Llegamos cuando se estaba yendo a otras labores. A Roberto Fernández Retamar no lo tuvimos frente al aula, pero resultó un imprescindible para los muchachos que a mediados de los años 70 ingresaron en la Escuela de Letras y Arte, convertida en Facultad de Filología por obra y gracia de los tecnócratas del Ministerio.
Primero fueron sus poemas, que circulaban de mano en mano y muchas veces leíamos en el Parque de los Cabezones, junto a los de Ernesto Cardenal, Juan Gelman, Mario Benedetti y Roque Dalton.
Había en ellos una manera inconfundible de insertarse y apropiarse de la poesía conversacional latinoamericana –que Roberto, por otra parte, estudió de manera insuperable–, lejos de la mojiganga y el facilismo que terminarían convirtiéndola en retórica y pura hojarasca. Después vinieron sus ensayos. Si hubiera que definir en una sola palabra el significado de su obra en estos dominios, lucidez sería, sin dudas, la más apropiada.
Roberto aportó conciencia identitaria a una generación que estaba tratando de encontrarse a sí misma en un contexto de cambio y viraje.
Nos demostró la validez de aquel apunte de José Martí, a quien él estudió y decodificó como pocos: “nosotros tenemos la necesidad de la expansión. El mundo entero nos interesa. De Francia la luz, y de España y de Inglaterra, y de los Estados Unidos”.
Y lo hizo reaccionando contra constructos etnocéntricos, el núcleo duro de una ensayística que tiene en Frantz Fanon, Edward Said y Noam Chomsky tres de sus hermanos naturales. “Calibán”, “Martí en su (Tercer) Mundo” y “Para una teoría de la literatura latinoamericana” constituyeron verdaderos marcadores, incluso hasta en sus aspectos más polémicos, sin los cuales una obra no lo sería de veras.
Y también con historia y estilo, rayando la página como los dioses y con esa capacidad de montarse sobre los hombros de una tradición integrada por el propio José Martí, Enrique José Varona, Fernando Ortiz, Juan Marinello, Raúl Roa, Ramiro Guerra y su admirado Jorge Mañach.

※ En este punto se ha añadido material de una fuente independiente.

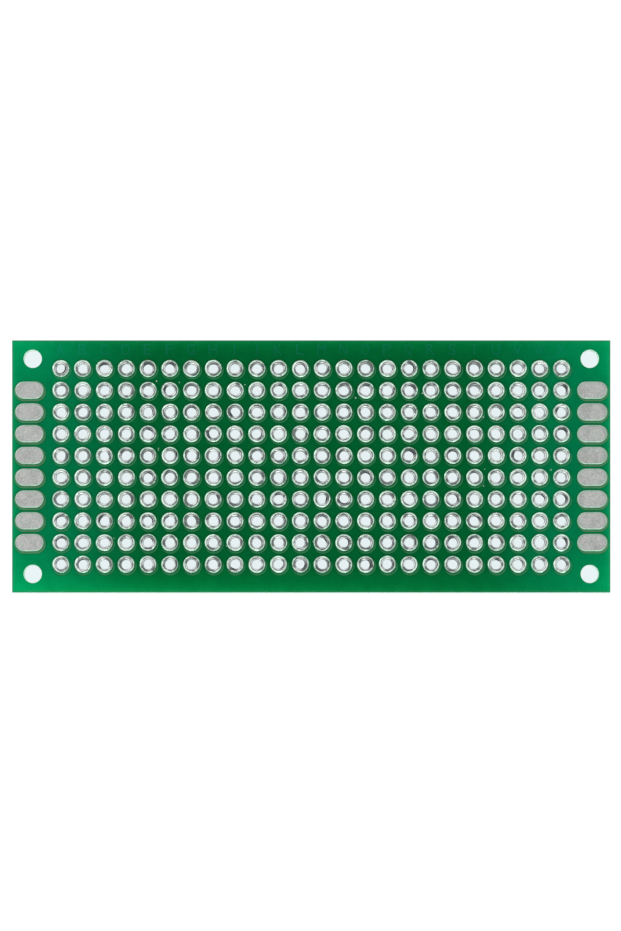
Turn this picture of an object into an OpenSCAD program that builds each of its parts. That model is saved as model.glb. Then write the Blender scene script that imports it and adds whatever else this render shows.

No por azar Jorge Luis Arcos, uno de aquellos jóvenes de entonces, hoy uno de los más importantes críticos literarios cubanos y el mejor conocedor de la obra de Roberto entre nosotros, ha podido afirmar con razón que “sus ensayos despliegan una de las prosas más funcionales y, a la vez, más límpidas de la ensayística iberoamericana”.
Ahora que se ha ido, quisiera evocarlo con uno de aquellos poemas que leíamos en los bancos de Zapata y G, y en aquel parque de la Colina, con la intuición de estar, ya desde entonces, en presencia de un clásico, ese lugar que lo separa de una vez y por todas de la muerte.
Felices los normales
A Antonia Eiriz
Felices los normales, esos seres extraños.
Los que no tuvieron una madre loca, un padre borracho, un hijo delincuente,
Una casa en ninguna parte, una enfermedad desconocida,
Los que no han sido calcinados por un amor devorante,
Los que vivieron los diecisiete rostros de la sonrisa y un poco más,
Los llenos de zapatos, los arcángeles con sombreros,
Los satisfechos, los gordos, los lindos,
Los rintintín y sus secuaces, los que cómo no, por aquí,
Los que ganan, los que son queridos hasta la empuñadura,
Los flautistas acompañados por ratones,
Los vendedores y sus compradores,
Los caballeros ligeramente sobrehumanos,
Los hombres vestidos de truenos y las mujeres de relámpagos,
Los delicados, los sensatos, los finos,
Los amables, los dulces, los comestibles y los bebestibles.
Felices las aves, el estiércol, las piedras.
Pero que den paso a los que hacen los mundos y los sueños,
Las ilusiones, las sinfonías, las palabras que nos desbaratan
Y nos construyen, los más locos que sus madres, los más borrachos
Que sus padres y más delincuentes que sus hijos
Y más devorados por amores calcinantes.
Que les dejen su sitio en el infierno, y basta.